Quote, please, the line with "wall_block = make_wall_block()", the line with "depsgraph = bpy.context.evaluated_depsgraph_get()", and every line between them, exactly and with nothing else.
** start MATERIAL SUPPLIED **
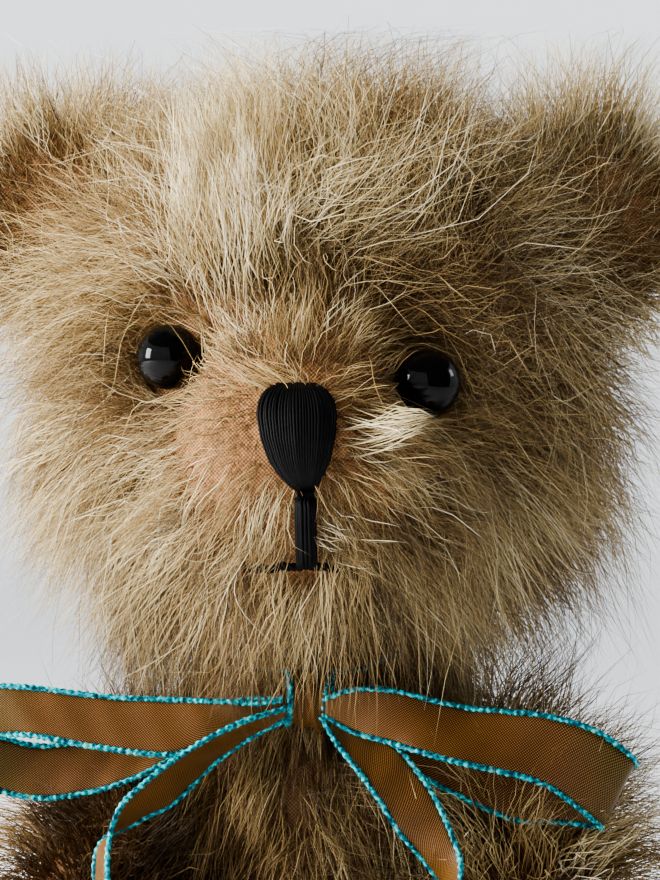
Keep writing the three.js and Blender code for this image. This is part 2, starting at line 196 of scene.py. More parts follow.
# ---- Materials ----
class Nodes:
    """A new Principled material, with short calls to add and join its nodes."""

    def __init__(self, name, roughness, **settings):
        self.material = bpy.data.materials.new(name)
        self.material.use_nodes = True
        self.tree = self.material.node_tree
        self.shader = self.tree.nodes["Principled BSDF"]
        self.shader.inputs["Roughness"].default_value = roughness
        for socket, value in settings.items():
            self.shader.inputs[socket].default_value = value

    def add(self, kind, **settings):
        node = self.tree.nodes.new(kind)
        for key, value in settings.items():
            if key in node.inputs:
                node.inputs[key].default_value = value
            else:
                setattr(node, key, value)
        return node

    def join(self, output, target):
        self.tree.links.new(output, target)

    def feed(self, value, socket):
        """A socket joined to value if that is an output, and set to it if it is plain."""
        if hasattr(value, "is_linked"):
            self.join(value, socket)
        else:
            socket.default_value = value

    def ramp(self, factor, stops):
        """A colour ramp through stops of (position, colour)."""
        node = self.add("ShaderNodeValToRGB")
        elements = node.color_ramp.elements
        while len(elements) < len(stops):
            elements.new(0.5)
        for element, (position, colour) in zip(elements, stops):
            element.position = position
            element.color = (*colour, 1)
        self.join(factor, node.inputs["Fac"])
        return node.outputs["Color"]

    def colour(self, output):
        self.join(output, self.shader.inputs["Base Color"])

    def bump(self, height, strength, distance):
        node = self.add("ShaderNodeBump", Strength=strength, Distance=distance * MM)
        self.join(height, node.inputs["Height"])
        self.join(node.outputs["Normal"], self.shader.inputs["Normal"])

    def blend(self, factor, a, b):
        """Colour a where factor is black, and b where it is white."""
        node = self.add("ShaderNodeMix", data_type="RGBA")
        self.join(factor, node.inputs["Factor"])
        self.feed(a, node.inputs[6])
        self.feed(b, node.inputs[7])
        return node.outputs[2]

    def noise(self, scale, detail=3, vector=None):
        node = self.add("ShaderNodeTexNoise", Scale=scale, Detail=detail)
        self.join(vector or self.place(), node.inputs["Vector"])
        return node.outputs["Fac"]

    def place(self):
        return self.add("ShaderNodeTexCoord").outputs["Object"]

    def math(self, operation, *values):
        node = self.add("ShaderNodeMath", operation=operation)
        for value, socket in zip(values, node.inputs):
            self.feed(value, socket)
        return node.outputs["Value"]

    def axes(self, vector):
        """The X, Y and Z of a vector."""
        node = self.add("ShaderNodeSeparateXYZ")
        self.join(vector, node.inputs["Vector"])
        return [node.outputs[axis] for axis in "XYZ"]

    def uv(self, layer):
        return self.axes(self.add("ShaderNodeUVMap", uv_map=layer).outputs["UV"])[:2]


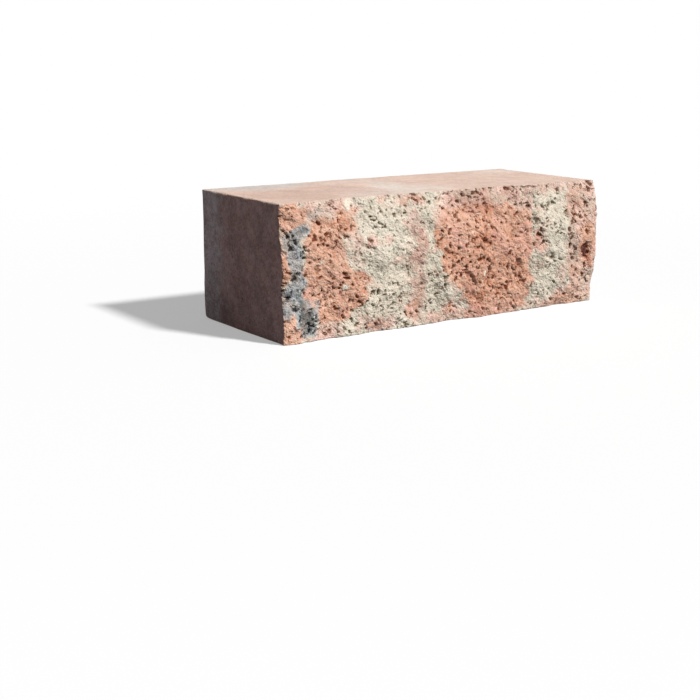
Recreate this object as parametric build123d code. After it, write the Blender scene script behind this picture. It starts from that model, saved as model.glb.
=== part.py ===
from build123d import *

# Split-face concrete wall block, in millimetres.
#
# The block is one casting. Two blocks are pressed as one twin, and the cured twin is cracked in half
# along its length, so each block has five smooth moulded faces and one rough split face.
#
# The frame: +X runs along the wall, +Y points into the wall and +Z is up. The origin is the middle of
# the lower bed, halfway between the back face and the nominal split plane. The split face looks along -Y.

import os
from math import cos, pi, radians, sin, sqrt

# The moulded block
length = 300.0  # end to end, along the wall
height = 100.0  # one course, bed to bed
depth = 115.0  # back face to the nominal split plane
arris_radius = 1.4  # worn edge between two moulded faces

# The belly of the crack: how far it stands proud of the nominal split plane at mid height
belly_left = -2.0  # at the left end, where it is hollow
belly_right = 6.2  # at the right end

# The retreat of the crack: how far its upper edge falls back from the nominal split plane
retreat_left = 5.0  # at the left end
retreat_middle = 9.0  # along the middle
retreat_right = 3.0  # past the lip, at the right
retreat_run = 45.0  # the stretch from the left end over which the retreat grows
retreat_drop = 55.0  # how far down from the upper bed the retreat reaches

# The lip, where the upper edge stays forward
lip_start = 58.0  # from mid length to its left end
lip_length = 40.0
lip_run = 16.0  # the stretch at each end of the lip over which the crack steps forward to it
lip_reach = 4.0  # how far it stands forward

# The ripples of the crack: each set is shorter and lower than the set before it, and turned from it
ripple_sets = 5
ripple_wave = 90.0  # crest to crest, in the first set
ripple_rise = 1.5  # crest above the mean surface, in the first set
ripple_shrink = 0.69  # wavelength of a set over that of the set before
ripple_fade = 0.72  # rise of a set over that of the set before
ripple_turn = 137.5  # angle between a set and the set before, in degrees
ripple_sway = 1.7  # wavelength of the bend in a set's crests, over that of the set
ripple_step = 1.9  # phase from one set to the next, in radians
ripple_softness = 0.25  # 0 gives troughs as sharp as a crease

# The main hollows, which stones left when they were torn out with the other twin: middle along the block
# and up it, half length, half width, depth, and turn of the length up from level, in degrees
hollows = [
    (138.5, 44.5, 7.5, 5.5, 3.6, 80.0),
    (116.5, 74.5, 3.0, 2.7, 2.8, 0.0),
    (99.0, 42.0, 4.5, 2.4, 2.2, -25.0),
    (84.0, 98.0, 12.0, 1.2, 2.2, 0.0),
    (83.0, 71.5, 4.2, 3.2, 2.2, -20.0),
    (68.0, 39.5, 6.0, 1.9, 2.4, -52.0),
    (34.0, 59.5, 4.5, 2.5, 2.4, 0.0),
    (20.5, 18.5, 5.1, 2.1, 2.2, 85.0),
    (18.0, 32.5, 8.0, 2.3, 2.6, -48.0),
    (-3.0, 54.0, 5.5, 1.7, 2.0, -35.0),
    (-96.0, 75.0, 5.5, 1.9, 2.4, -38.0),
    (-128.5, 20.5, 3.6, 3.0, 2.6, 40.0),
]
hollow_sides = 5
hollow_floor = 0.5  # width of a hollow at its floor, over that of its mouth
stone_rise = 2.0  # how far the torn stone stood out of its hollow, over the depth of the hollow

# How the surface of the crack is laid out
profile_spacing = 5.0  # between the level profiles that the crack is lofted through
point_spacing = 6.0  # between the points along a profile
crack_overrun = 10.0  # how far the crack runs out past the twin on each side
crack_room = 40.0  # deeper than any hollow and higher than any swell of the crack

split_plane = -depth / 2
back_plane = depth / 2
left_end = -length / 2
right_end = length / 2


def share(value, low, high):
    """Where a value lies between two limits: 0 at or before the first, 1 at or past the second."""
    return min(max((value - low) / (high - low), 0.0), 1.0)


def ease(value, low, high):
    """The same share, with a soft start and a soft end."""
    part = share(value, low, high)
    return part * part * (3 - 2 * part)


def belly(x, z):
    """The broad swell: nothing at the beds, most at mid height, and rising from left to right."""
    swell = belly_left + (belly_right - belly_left) * share(x, left_end, right_end)
    return swell * sin(pi * share(z, 0, height))


def retreat(x, z):
    """The falling back towards the upper edge: most along the middle, and least at the lip."""
    lip_end = lip_start + lip_length
    growth = ease(x, left_end, left_end + retreat_run)
    easing = ease(x, lip_start, lip_end)
    lip = ease(x, lip_start, lip_start + lip_run) * (1 - ease(x, lip_end - lip_run, lip_end))
    edge_retreat = retreat_left + (retreat_middle - retreat_left) * growth
    edge_retreat += (retreat_right - retreat_middle) * easing - lip_reach * lip
    return edge_retreat * share(z, height - retreat_drop, height) ** 2


def ripples(x, z):
    """Crossed sets of waves with bent, rounded crests and narrower troughs, as a crack leaves them."""
    mean_crest = 4 / pi * sqrt(1 + ripple_softness)
    total = 0.0
    for step in range(ripple_sets):
        wave = ripple_wave * ripple_shrink**step
        rise = ripple_rise * ripple_fade**step
        angle = radians(ripple_turn * step)
        along = x * cos(angle) + z * sin(angle)
        across = z * cos(angle) - x * sin(angle)
        bend = sin(2 * pi * across / (ripple_sway * wave) + ripple_step * step)
        phase = pi * along / wave + bend + ripple_step * step**2
        total += rise * (2 * sqrt(sin(phase) ** 2 + ripple_softness) - mean_crest)
    return total


def crack_point(x, z):
    """The point of the crack at a place along and up the block."""
    stand = belly(x, z) - retreat(x, z) + ripples(x, z)
    return Vector(x, split_plane - stand, z)


def evenly(low, high, spacing):
    """Even places from low to high, about the spacing apart."""
    count = max(round((high - low) / spacing), 1)
    return [low + (high - low) * i / count for i in range(count + 1)]


def make_crack():
    """The surface that the crack follows: a loft through level spline profiles, run out past the twin."""
    along = evenly(left_end - crack_overrun, right_end + crack_overrun, point_spacing)
    levels = evenly(-crack_overrun, height + crack_overrun, profile_spacing)
    profiles = [Wire([Edge.make_spline([crack_point(x, z) for x in along])]) for z in levels]
    return Shell.make_loft(profiles).faces()[0]


def make_stone(x, z, half_length, half_width, hollow_depth, turn):
    """The stone that left a hollow: angular, and narrower towards the floor of the hollow."""
    corners = [2 * pi * i / hollow_sides for i in range(hollow_sides)]

    def level(rise):
        """The outline at a rise above the mouth, which gains as much for each depth as the floor lacks."""
        size = 1 + (1 - hollow_floor) * rise / hollow_depth
        outline = [(size * half_length * cos(a), size * half_width * sin(a)) for a in corners]
        return Pos(0, 0, rise) * make_face(Polyline(*outline, close=True))

    stone = loft([level(-hollow_depth), level(stone_rise * hollow_depth)], ruled=True)
    mouth = Plane(crack_point(x, z), x_dir=(cos(radians(turn)), 0, sin(radians(turn))), z_dir=(0, -1, 0))
    return mouth * stone


def make_casting():
    """The moulded concrete, from the back face to past the split plane, with its moulded arrises worn."""
    front_plane = split_plane - crack_room
    middle = (back_plane + front_plane) / 2
    stock = Pos(0, middle, height / 2) * Box(length, back_plane - front_plane, height)
    front_edges = stock.faces().sort_by(Axis.Y)[0].edges()
    worn = [edge for edge in stock.edges() if edge not in front_edges]
    return fillet(worn, arris_radius)


def make_wall_block():
    """The casting behind the crack. What lies in front of the crack went with the other twin."""
    other_twin = Solid.extrude(make_crack(), Vector(0, -depth - crack_room, 0))
    halves = make_casting() - other_twin
    split = halves.solids().sort_by(SortBy.VOLUME)[-1]
    torn = split - [make_stone(*hollow) for hollow in hollows]
    return torn.solids().sort_by(SortBy.VOLUME)[-1]


os.makedirs("parts", exist_ok=True)
wall_block = make_wall_block()
wall_block.label = "wall_block"
export_step(wall_block, "parts/wall_block.step")
box = wall_block.bounding_box()
print("wall_block:", round(wall_block.volume / 1e6, 3), "litres, from", box.min, "to", box.max)
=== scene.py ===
"""The looks of a split-face concrete wall block: grain, voids, stones, worn arrises and colours.

Run as a script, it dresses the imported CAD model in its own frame, in metres: +X runs along the wall,
+Y points into the wall and +Z is up. The origin is the middle of the lower bed.
"""

from math import cos, pi, radians, sin
from types import SimpleNamespace

import bpy
import numpy as np
from bpy.props import FloatProperty, FloatVectorProperty, IntProperty, PointerProperty
from mathutils import Matrix, Vector


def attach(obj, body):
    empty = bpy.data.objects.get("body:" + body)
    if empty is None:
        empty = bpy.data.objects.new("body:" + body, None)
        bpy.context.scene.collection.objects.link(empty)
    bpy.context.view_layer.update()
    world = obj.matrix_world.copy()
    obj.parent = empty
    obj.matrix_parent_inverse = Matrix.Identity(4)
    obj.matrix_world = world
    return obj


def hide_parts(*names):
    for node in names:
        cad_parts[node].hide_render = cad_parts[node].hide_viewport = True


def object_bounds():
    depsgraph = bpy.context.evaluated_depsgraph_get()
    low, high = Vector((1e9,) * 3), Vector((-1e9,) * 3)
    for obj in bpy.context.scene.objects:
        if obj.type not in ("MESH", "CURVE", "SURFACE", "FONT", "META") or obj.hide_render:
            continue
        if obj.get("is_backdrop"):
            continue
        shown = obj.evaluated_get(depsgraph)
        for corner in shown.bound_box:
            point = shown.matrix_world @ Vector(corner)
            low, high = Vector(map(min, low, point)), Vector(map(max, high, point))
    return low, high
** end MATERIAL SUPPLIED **
▶ REPLY:
wall_block = make_wall_block()
wall_block.label = "wall_block"
export_step(wall_block, "parts/wall_block.step")
box = wall_block.bounding_box()
print("wall_block:", round(wall_block.volume / 1e6, 3), "litres, from", box.min, "to", box.max)
=== scene.py ===
"""The looks of a split-face concrete wall block: grain, voids, stones, worn arrises and colours.

Run as a script, it dresses the imported CAD model in its own frame, in metres: +X runs along the wall,
+Y points into the wall and +Z is up. The origin is the middle of the lower bed.
"""

from math import cos, pi, radians, sin
from types import SimpleNamespace

import bpy
import numpy as np
from bpy.props import FloatProperty, FloatVectorProperty, IntProperty, PointerProperty
from mathutils import Matrix, Vector


def attach(obj, body):
    empty = bpy.data.objects.get("body:" + body)
    if empty is None:
        empty = bpy.data.objects.new("body:" + body, None)
        bpy.context.scene.collection.objects.link(empty)
    bpy.context.view_layer.update()
    world = obj.matrix_world.copy()
    obj.parent = empty
    obj.matrix_parent_inverse = Matrix.Identity(4)
    obj.matrix_world = world
    return obj


def hide_parts(*names):
    for node in names:
        cad_parts[node].hide_render = cad_parts[node].hide_viewport = True


def object_bounds():
    depsgraph = bpy.context.evaluated_depsgraph_get()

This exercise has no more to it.